## [Challenge]
Give nothing except the number of lines containing the word "three".

** Begin Supplied information **

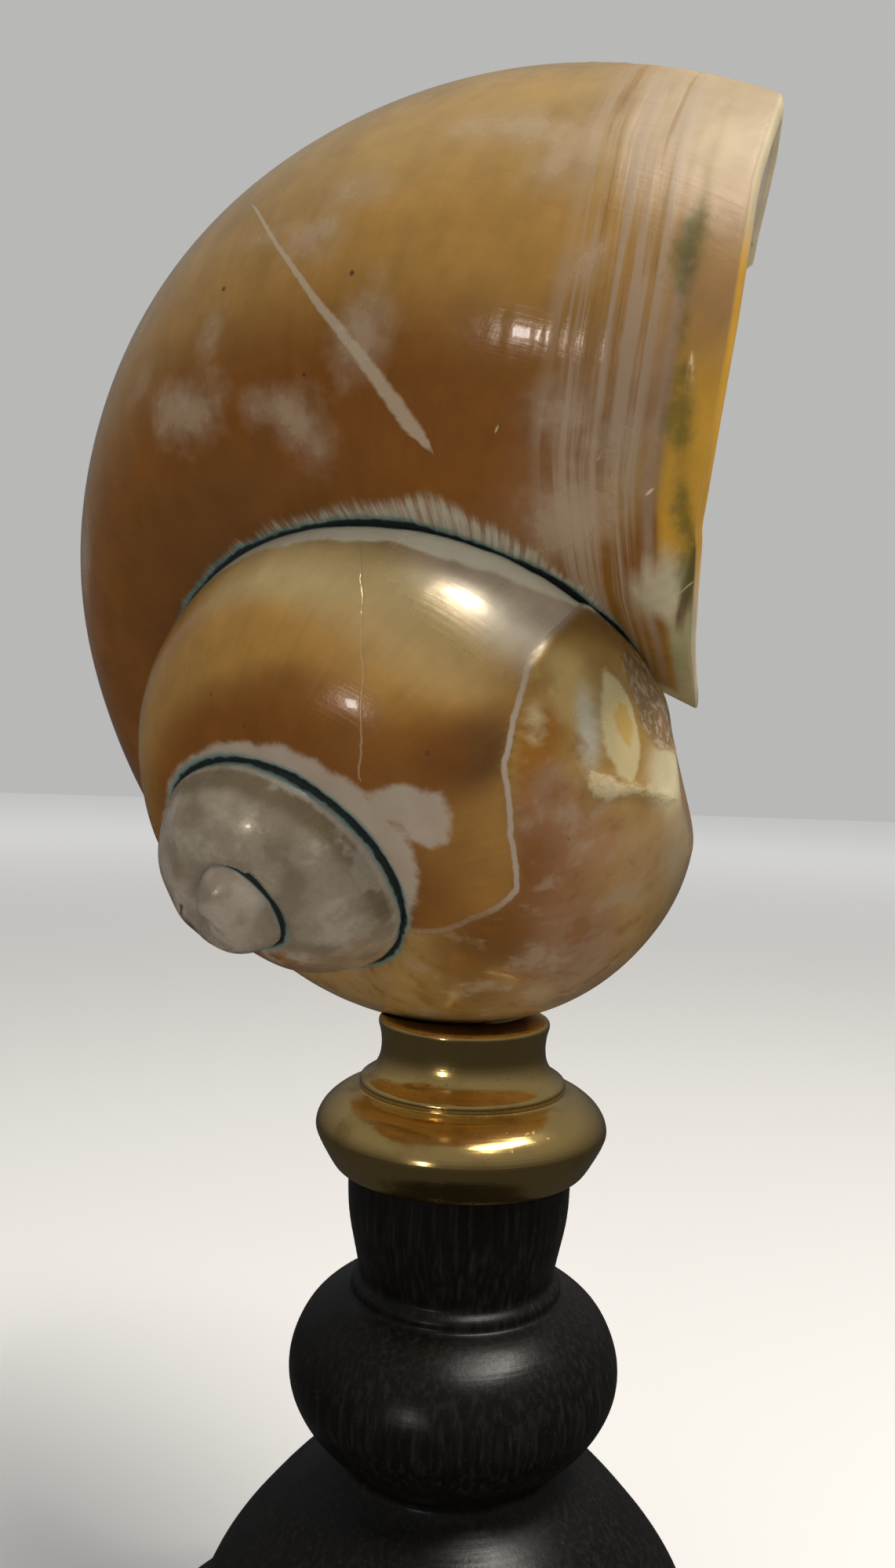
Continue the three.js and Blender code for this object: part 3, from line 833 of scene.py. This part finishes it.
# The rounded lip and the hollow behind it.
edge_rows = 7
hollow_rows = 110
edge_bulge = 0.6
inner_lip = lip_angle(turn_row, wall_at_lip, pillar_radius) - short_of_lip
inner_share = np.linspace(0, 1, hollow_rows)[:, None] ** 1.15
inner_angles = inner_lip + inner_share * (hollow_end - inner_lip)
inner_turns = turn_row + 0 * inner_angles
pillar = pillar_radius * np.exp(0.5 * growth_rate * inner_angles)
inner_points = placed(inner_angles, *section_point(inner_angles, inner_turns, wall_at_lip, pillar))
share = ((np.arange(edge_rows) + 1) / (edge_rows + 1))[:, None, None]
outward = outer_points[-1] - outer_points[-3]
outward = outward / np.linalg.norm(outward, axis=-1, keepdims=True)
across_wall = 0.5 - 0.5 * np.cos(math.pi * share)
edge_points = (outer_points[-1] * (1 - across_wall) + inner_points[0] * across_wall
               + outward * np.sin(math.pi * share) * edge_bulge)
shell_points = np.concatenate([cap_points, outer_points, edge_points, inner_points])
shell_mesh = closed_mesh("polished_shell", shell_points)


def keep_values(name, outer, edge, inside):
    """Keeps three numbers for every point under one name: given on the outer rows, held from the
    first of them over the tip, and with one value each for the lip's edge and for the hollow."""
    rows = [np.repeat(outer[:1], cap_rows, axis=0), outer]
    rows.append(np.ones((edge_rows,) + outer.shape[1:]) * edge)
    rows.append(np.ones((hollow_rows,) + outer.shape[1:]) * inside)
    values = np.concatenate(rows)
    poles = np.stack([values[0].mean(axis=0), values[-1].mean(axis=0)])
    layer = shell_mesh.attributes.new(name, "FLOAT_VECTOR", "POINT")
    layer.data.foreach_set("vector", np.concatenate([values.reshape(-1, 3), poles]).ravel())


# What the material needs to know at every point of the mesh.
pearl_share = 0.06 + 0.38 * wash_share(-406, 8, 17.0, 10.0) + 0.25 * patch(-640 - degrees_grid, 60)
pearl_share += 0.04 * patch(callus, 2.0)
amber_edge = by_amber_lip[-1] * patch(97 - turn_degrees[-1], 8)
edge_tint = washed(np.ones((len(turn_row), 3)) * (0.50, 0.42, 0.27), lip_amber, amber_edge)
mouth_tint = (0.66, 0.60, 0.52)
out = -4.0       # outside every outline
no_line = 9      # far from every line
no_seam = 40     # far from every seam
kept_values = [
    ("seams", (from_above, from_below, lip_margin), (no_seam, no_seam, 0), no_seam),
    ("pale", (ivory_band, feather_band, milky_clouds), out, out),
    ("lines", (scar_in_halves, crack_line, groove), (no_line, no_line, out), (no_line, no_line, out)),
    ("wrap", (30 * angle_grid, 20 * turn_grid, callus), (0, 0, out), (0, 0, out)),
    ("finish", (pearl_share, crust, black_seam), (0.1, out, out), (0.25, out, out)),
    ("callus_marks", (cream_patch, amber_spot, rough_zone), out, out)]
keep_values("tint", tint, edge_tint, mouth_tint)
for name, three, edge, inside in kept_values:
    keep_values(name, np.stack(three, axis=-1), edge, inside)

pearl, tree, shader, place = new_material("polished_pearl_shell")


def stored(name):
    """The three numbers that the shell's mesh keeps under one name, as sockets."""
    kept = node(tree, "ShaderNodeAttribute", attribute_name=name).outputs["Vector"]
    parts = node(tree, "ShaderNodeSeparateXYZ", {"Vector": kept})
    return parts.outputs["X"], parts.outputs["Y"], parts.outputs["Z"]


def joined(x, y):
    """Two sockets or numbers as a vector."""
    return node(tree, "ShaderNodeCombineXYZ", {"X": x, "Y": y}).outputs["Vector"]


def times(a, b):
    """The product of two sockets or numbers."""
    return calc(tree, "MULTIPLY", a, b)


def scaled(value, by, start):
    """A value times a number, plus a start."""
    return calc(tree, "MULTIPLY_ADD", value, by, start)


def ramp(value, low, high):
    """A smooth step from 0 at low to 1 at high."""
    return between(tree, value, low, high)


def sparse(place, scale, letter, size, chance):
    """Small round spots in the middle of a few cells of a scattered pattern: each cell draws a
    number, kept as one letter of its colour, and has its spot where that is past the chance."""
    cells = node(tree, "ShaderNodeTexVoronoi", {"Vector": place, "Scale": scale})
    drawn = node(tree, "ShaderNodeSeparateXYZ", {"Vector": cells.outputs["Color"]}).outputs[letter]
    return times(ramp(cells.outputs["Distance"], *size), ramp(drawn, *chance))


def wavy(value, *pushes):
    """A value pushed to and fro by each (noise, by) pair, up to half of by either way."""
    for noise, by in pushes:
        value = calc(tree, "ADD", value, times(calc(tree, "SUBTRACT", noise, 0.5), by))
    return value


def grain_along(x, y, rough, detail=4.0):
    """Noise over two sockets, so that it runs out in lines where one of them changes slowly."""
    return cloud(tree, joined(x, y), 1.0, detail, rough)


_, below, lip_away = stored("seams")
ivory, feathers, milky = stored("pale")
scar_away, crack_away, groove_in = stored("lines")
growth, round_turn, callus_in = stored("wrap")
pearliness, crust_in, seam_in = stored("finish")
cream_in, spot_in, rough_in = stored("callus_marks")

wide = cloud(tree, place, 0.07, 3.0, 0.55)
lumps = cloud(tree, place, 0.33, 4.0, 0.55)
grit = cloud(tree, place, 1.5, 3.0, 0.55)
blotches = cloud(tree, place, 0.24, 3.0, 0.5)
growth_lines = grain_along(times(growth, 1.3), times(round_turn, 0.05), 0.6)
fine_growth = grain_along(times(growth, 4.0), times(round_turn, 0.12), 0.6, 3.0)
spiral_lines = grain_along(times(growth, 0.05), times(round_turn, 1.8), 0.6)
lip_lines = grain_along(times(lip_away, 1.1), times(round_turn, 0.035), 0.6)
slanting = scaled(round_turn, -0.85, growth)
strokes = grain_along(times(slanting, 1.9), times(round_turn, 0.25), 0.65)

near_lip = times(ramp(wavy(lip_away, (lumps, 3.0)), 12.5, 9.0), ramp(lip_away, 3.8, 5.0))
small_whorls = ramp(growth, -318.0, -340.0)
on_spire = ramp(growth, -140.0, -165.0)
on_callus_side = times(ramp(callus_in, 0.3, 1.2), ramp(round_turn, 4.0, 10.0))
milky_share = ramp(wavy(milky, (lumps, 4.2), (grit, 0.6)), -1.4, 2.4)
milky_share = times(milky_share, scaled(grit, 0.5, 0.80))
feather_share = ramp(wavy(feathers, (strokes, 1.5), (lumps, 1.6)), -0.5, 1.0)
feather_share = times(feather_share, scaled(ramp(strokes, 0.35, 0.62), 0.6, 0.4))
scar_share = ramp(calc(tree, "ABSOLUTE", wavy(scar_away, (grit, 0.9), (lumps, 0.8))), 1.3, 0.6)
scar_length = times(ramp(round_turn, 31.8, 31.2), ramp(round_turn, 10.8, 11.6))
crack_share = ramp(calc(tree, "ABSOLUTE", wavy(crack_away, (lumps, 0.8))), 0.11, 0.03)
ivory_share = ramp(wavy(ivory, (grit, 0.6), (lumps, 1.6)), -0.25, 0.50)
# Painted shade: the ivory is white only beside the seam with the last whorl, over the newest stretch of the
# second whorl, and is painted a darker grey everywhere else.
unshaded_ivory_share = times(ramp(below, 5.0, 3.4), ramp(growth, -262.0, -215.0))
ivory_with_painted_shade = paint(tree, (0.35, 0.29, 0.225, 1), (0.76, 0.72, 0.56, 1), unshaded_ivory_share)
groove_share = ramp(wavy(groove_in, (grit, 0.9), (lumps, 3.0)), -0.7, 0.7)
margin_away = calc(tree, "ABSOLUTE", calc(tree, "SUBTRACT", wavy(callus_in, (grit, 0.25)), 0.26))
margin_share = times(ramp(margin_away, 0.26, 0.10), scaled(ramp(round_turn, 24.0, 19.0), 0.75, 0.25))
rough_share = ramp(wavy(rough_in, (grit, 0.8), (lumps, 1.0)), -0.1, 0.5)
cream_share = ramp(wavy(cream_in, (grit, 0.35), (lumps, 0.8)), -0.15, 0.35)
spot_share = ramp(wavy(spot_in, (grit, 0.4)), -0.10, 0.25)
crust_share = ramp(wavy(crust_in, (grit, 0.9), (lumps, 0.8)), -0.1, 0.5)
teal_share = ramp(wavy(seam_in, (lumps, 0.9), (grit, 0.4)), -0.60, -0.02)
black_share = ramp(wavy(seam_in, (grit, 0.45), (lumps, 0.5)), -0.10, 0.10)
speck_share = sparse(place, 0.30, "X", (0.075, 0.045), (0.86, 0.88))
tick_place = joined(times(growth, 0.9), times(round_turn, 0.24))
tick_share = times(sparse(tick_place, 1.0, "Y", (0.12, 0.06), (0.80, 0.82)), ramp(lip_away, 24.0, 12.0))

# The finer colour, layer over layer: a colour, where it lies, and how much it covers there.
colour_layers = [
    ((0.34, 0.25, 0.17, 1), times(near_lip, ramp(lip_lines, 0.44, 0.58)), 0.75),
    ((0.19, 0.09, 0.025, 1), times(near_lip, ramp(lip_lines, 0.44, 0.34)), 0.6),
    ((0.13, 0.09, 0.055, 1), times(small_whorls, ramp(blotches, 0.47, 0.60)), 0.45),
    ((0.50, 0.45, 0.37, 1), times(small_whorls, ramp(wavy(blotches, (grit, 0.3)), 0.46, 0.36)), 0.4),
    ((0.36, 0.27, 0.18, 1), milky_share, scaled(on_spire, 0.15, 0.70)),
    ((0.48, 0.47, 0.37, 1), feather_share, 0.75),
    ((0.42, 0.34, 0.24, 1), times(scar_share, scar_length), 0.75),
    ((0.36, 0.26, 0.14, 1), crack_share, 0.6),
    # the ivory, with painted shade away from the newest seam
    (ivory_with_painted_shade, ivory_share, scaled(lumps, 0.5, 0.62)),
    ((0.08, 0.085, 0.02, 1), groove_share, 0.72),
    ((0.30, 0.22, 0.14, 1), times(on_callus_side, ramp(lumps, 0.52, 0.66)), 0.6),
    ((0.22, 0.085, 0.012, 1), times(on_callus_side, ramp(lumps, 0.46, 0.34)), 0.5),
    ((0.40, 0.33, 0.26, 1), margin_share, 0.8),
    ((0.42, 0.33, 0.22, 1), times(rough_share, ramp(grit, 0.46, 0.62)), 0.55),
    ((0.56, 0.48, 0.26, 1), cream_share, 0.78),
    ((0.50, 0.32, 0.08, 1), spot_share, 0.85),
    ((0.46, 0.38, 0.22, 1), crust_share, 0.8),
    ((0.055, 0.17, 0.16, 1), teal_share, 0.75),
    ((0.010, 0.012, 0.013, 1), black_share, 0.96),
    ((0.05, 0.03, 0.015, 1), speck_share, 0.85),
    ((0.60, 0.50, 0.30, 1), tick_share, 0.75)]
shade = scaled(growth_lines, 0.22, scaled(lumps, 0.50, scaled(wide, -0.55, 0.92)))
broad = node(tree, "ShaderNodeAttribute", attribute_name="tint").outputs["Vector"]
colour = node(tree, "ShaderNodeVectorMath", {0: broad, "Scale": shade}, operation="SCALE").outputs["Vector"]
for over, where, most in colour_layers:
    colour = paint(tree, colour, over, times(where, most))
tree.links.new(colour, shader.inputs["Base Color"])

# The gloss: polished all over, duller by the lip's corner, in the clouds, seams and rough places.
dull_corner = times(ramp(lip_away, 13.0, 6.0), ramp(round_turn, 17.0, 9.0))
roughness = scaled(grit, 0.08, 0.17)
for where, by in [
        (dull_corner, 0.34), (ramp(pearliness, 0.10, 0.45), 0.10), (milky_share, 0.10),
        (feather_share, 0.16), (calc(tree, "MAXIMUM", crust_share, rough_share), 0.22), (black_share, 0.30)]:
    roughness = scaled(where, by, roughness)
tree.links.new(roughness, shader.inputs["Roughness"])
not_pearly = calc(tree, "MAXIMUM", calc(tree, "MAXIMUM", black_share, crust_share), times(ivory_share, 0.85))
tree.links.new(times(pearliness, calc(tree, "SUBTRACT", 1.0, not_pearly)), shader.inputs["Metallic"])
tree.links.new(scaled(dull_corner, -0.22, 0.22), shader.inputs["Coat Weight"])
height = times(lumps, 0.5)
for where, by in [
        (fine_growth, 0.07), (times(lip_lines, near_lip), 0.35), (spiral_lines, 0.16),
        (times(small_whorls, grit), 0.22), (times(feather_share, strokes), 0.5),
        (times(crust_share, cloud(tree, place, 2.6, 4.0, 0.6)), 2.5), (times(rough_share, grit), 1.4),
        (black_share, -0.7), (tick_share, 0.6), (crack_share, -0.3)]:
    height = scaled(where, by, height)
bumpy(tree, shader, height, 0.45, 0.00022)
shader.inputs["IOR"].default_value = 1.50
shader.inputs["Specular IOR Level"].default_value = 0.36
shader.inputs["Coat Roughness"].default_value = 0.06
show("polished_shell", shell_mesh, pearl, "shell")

** End Supplied information **

## [Final answer]
5